How do firms set prices in the current environment? Yotzov et al. (2025) analyze the responses of firms to aggregate inflation data releases, using high frequency responses of firms from the Decision Maker Panel. The authors find that positive CPI inflation changes have significant effects on firms’ own-price expectations, while the effects of negative CPI inflation changes are smaller and insignificant. They do not find such effects on price expectations in low inflation periods.footnote [5] This asymmetric price-setting behavior also has been documented using CPI microdata, particularly for services prices (Brandt et al., 2024).

This research highlights that firms expect to raise their prices by more in response to positive news in CPI inflation and in an environment where inflation is already high, relative to negative changes in CPI and a low inflationary environment. Firms’ expectation formation changes in high inflationary environments – this state-dependency is particularly relevant in the current context of the UK’s inflation hump.

In my speech in New Zealand earlier this year (Mann, 2025), I highlighted that the literature has established an attentiveness threshold for such behavioral phenomena. This threshold inflation rate, if exceeded, prompts agents in the economy to become more attentive to inflation. Using US data, the literature puts this threshold at about 4% (Pfäuti, 2025).
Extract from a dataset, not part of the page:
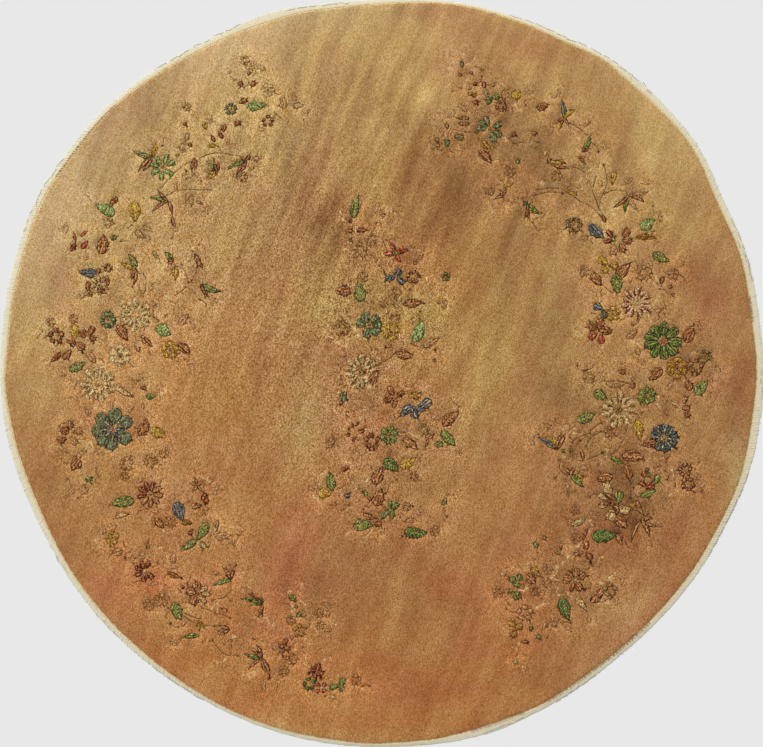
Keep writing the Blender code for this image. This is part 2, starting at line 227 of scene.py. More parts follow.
# Rounded petals and buds: (column, row, length, width, direction, dye[, drawing])
PETALS = (
    # left spray
    (249, 73, 4, 4, 0, M), (253, 84, 6, 5, 60, BR), (241, 84, 6, 5, 120, BR),
    (243, 101, 8, 6, 30, BR), (238, 123, 7, 5, 200, BR), (224, 128, 7, 5, 240, BR),
    (205, 126, 7, 5, 110, Y), (185, 124, 4, 4, 0, BR), (187, 137, 8, 5, 70, TN, OPEN),
    (182, 147, 8, 5, 250, TN, OPEN), (190, 145, 4, 4, 0, M), (112, 203, 8, 5, 60, BR),
    (116, 200, 7, 4, 80, BR), (83, 334, 9, 8, 110, BR), (91, 331, 9, 7, 60, BR),
    (92, 338, 8, 6, 330, BR), (72, 342, 9, 8, 120, M), (80, 346, 10, 8, 320, M),
    (143, 388, 6, 4, 0, BR), (70, 425, 9, 7, 90, M), (65, 431, 9, 7, 150, M),
    (62, 440, 9, 7, 205, M), (78, 431, 9, 7, 20, TN, OPEN), (74, 441, 9, 7, 300, TN, OPEN),
    (206, 501, 6, 6, 0, R), (204, 497, 8, 6, 60, W), (203, 545, 8, 6, 300, SG),
    (190, 533, 5, 5, 0, W), (182, 587, 4, 4, 0, BR),
    # foot of the left spray
    (292, 598, 7, 7, 100, G), (299, 615, 7, 5, 40, G), (295, 601, 3, 3, 0, BR),
    (296, 607, 3, 3, 0, BR), (285, 642, 7, 5, 60, M), (281, 646, 6, 5, 170, M),
    (282, 651, 6, 5, 230, M), (287, 648, 6, 5, 330, BR), (318, 667, 7, 6, 90, W),
    (313, 670, 6, 6, 170, W), (315, 675, 6, 6, 250, W), (320, 673, 6, 6, 330, W),
    (334, 687, 9, 6, 200, G), (342, 682, 9, 6, 60, G), (341, 688, 7, 6, 330, G),
    # middle spray
    (383, 215, 4, 4, 0, BR), (350, 221, 4, 4, 0, BR), (350, 231, 5, 4, 0, W),
    (350, 240, 5, 4, 0, OL), (395, 253, 5, 5, 0, G), (415, 263, 4, 4, 0, BR),
    (390, 278, 9, 7, 180, B), (398, 273, 9, 7, 60, B), (401, 281, 9, 7, 320, B),
    (439, 303, 3, 3, 0, BR), (344, 397, 9, 7, 90, T), (341, 403, 4, 4, 0, W),
    (391, 391, 10, 6, 120, BR), (400, 394, 9, 6, 30, BR), (388, 400, 8, 6, 200, BR),
    (395, 403, 10, 5, 250, BR), (409, 409, 13, 9, 200, B, STRIPED), (404, 413, 8, 6, 220, B),
    (414, 413, 12, 8, 300, B, STRIPED), (420, 408, 10, 8, 0, B),
    (426, 404, 13, 9, 40, B, STRIPED), (351, 427, 8, 3, 50, W), (357, 424, 5, 3, 60, W),
    (361, 431, 6, 4, 0, W), (348, 435, 4, 4, 0, W), (354, 439, 7, 3, 60, W),
    (427, 443, 9, 3, 70, BR), (431, 437, 8, 3, 40, BR), (439, 444, 7, 6, 0, G),
    (345, 469, 8, 5, 30, W), (347, 496, 6, 5, 0, B), (366, 494, 5, 4, 90, G),
    (362, 491, 7, 3, 130, BR), (369, 498, 7, 3, 310, BR), (378, 524, 8, 6, 0, M),
    # right spray
    (462, 64, 7, 4, 100, T), (460, 75, 4, 3, 0, BR), (471, 73, 4, 3, 0, BR),
    (475, 84, 5, 4, 0, W), (484, 85, 6, 5, 90, W), (470, 94, 5, 4, 0, Y),
    (474, 95, 6, 4, 0, BR), (475, 102, 6, 4, 0, BR), (469, 88, 5, 4, 0, TN, OPEN),
    (493, 85, 5, 4, 0, TN, OPEN), (489, 101, 7, 6, 200, G), (496, 97, 8, 6, 30, G),
    (487, 94, 7, 5, 120, SG), (491, 99, 4, 4, 0, DG), (505, 95, 9, 8, 60, TN, OPEN),
    (447, 126, 6, 4, 90, BR), (459, 137, 9, 6, 0, OL), (447, 143, 7, 6, 90, T),
    (437, 140, 5, 4, 0, BR), (437, 145, 5, 4, 0, BR), (490, 148, 7, 5, 330, Y),
    (513, 135, 6, 4, 30, BR), (534, 133, 6, 4, 330, BR), (518, 162, 5, 4, 90, G),
    (585, 238, 7, 6, 0, TN, OPEN), (604, 219, 8, 4, 110, BR), (626, 233, 10, 8, 55, M),
    (627, 241, 10, 7, 355, M), (622, 248, 9, 7, 300, M), (610, 234, 9, 5, 130, W),
    (608, 241, 9, 5, 185, W), (614, 250, 10, 7, 260, TN, OPEN), (613, 239, 5, 5, 0, G),
    (603, 261, 10, 8, 150, Y), (606, 269, 9, 7, 230, Y), (614, 266, 9, 7, 350, OC),
    (662, 280, 8, 5, 80, M), (670, 287, 4, 4, 0, BR), (673, 295, 4, 4, 0, BR),
    (598, 307, 9, 8, 160, B), (604, 314, 9, 7, 290, B), (600, 324, 11, 8, 80, BR),
    (592, 327, 11, 8, 135, BR), (593, 336, 10, 7, 215, R), (606, 331, 11, 8, 5, BR),
    (601, 339, 10, 7, 290, R), (658, 311, 7, 5, 30, TN, OPEN), (638, 352, 7, 5, 120, TN, OPEN),
    (622, 372, 7, 5, 0, M), (685, 400, 8, 6, 80, M), (686, 408, 8, 6, 0, M),
    (687, 414, 7, 6, 300, M), (563, 451, 4, 4, 0, G), (571, 451, 4, 4, 0, G),
    (643, 484, 8, 6, 140, W), (650, 486, 9, 8, 30, W), (644, 474, 7, 6, 100, R),
    (648, 475, 5, 5, 0, G), (647, 470, 5, 4, 80, DG), (657, 479, 9, 6, 80, G),
    (608, 490, 17, 9, 110, C, STRIPED), (603, 497, 11, 6, 150, C), (604, 505, 11, 6, 190, C),
    (611, 515, 12, 10, 250, C, STRIPED), (622, 509, 18, 9, 340, C, STRIPED),
    (611, 497, 14, 5, 150, M), (610, 504, 12, 4, 170, M), (617, 508, 12, 6, 270, M),
    (619, 497, 12, 9, 80, G), (536, 545, 7, 5, 120, G), (544, 538, 5, 4, 0, OL),
    (561, 547, 7, 3, 90, M), (558, 553, 5, 4, 0, OL), (586, 546, 9, 6, 90, BR),
    (589, 556, 9, 6, 320, BR), (579, 553, 9, 6, 190, BR), (512, 580, 7, 7, 130, G),
    (519, 578, 7, 7, 60, G), (517, 585, 6, 6, 0, G), (510, 591, 6, 5, 200, G),
    (517, 595, 8, 8, 290, G), (512, 624, 8, 6, 150, OC), (519, 627, 8, 6, 350, OC),
    (514, 634, 8, 6, 250, OC), (531, 629, 6, 4, 90, T), (539, 637, 5, 5, 0, G),
    (545, 626, 8, 5, 60, TN, OPEN), (553, 624, 8, 5, 0, TN, OPEN), (525, 642, 7, 4, 0, W),
    (515, 662, 5, 4, 0, SG), (88, 286, 9, 6, 80, M, STRIPED), (90, 294, 7, 5, 50, M),
    (98, 272, 8, 5, 70, M), (107, 281, 10, 5, 100, M, STRIPED), (102, 291, 7, 4, 300, M),
)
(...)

Bank researchers have recently estimated the threshold for the UK to be between 3 and 3.6% (Gaffney and Potjagailo, 2025).footnote [6] Using a threshold VAR, the authors show the risks of just “looking through” the inflation hump. As shown in the left panel of Chart 4, if inflation is above the identified threshold, the response of inflation to a standardized supply shock in the economy is stronger: one year after a supply shock that raises oil prices by 10%, CPI inflation rises by more than 0.6 percentage points if inflation is already above the threshold as the shock hits (in orange).footnote [7] The effect is less than half that in a low-inflation environment (in aqua).

Moreover, second-round effects operate via changes in inflation expectations (right panel of Chart 4). For example, if expectations are more backward-looking, inflation is more persistent in a high-inflation regime. This research emphasizes that the inflation hump in the forecast, which pushes the inflation rate to 3.8% in 2025 Q3 (and 4% in September), would be sufficient to create the environment in which inflation is more persistent than in the baseline forecast, which would imply inflation above the 2% target for even longer.

Chart 4: Impulse response functions of CPI inflation and inflation expectations to an adverse supply shock

Inflation (LHS) and households’ inflation expectations (RHS)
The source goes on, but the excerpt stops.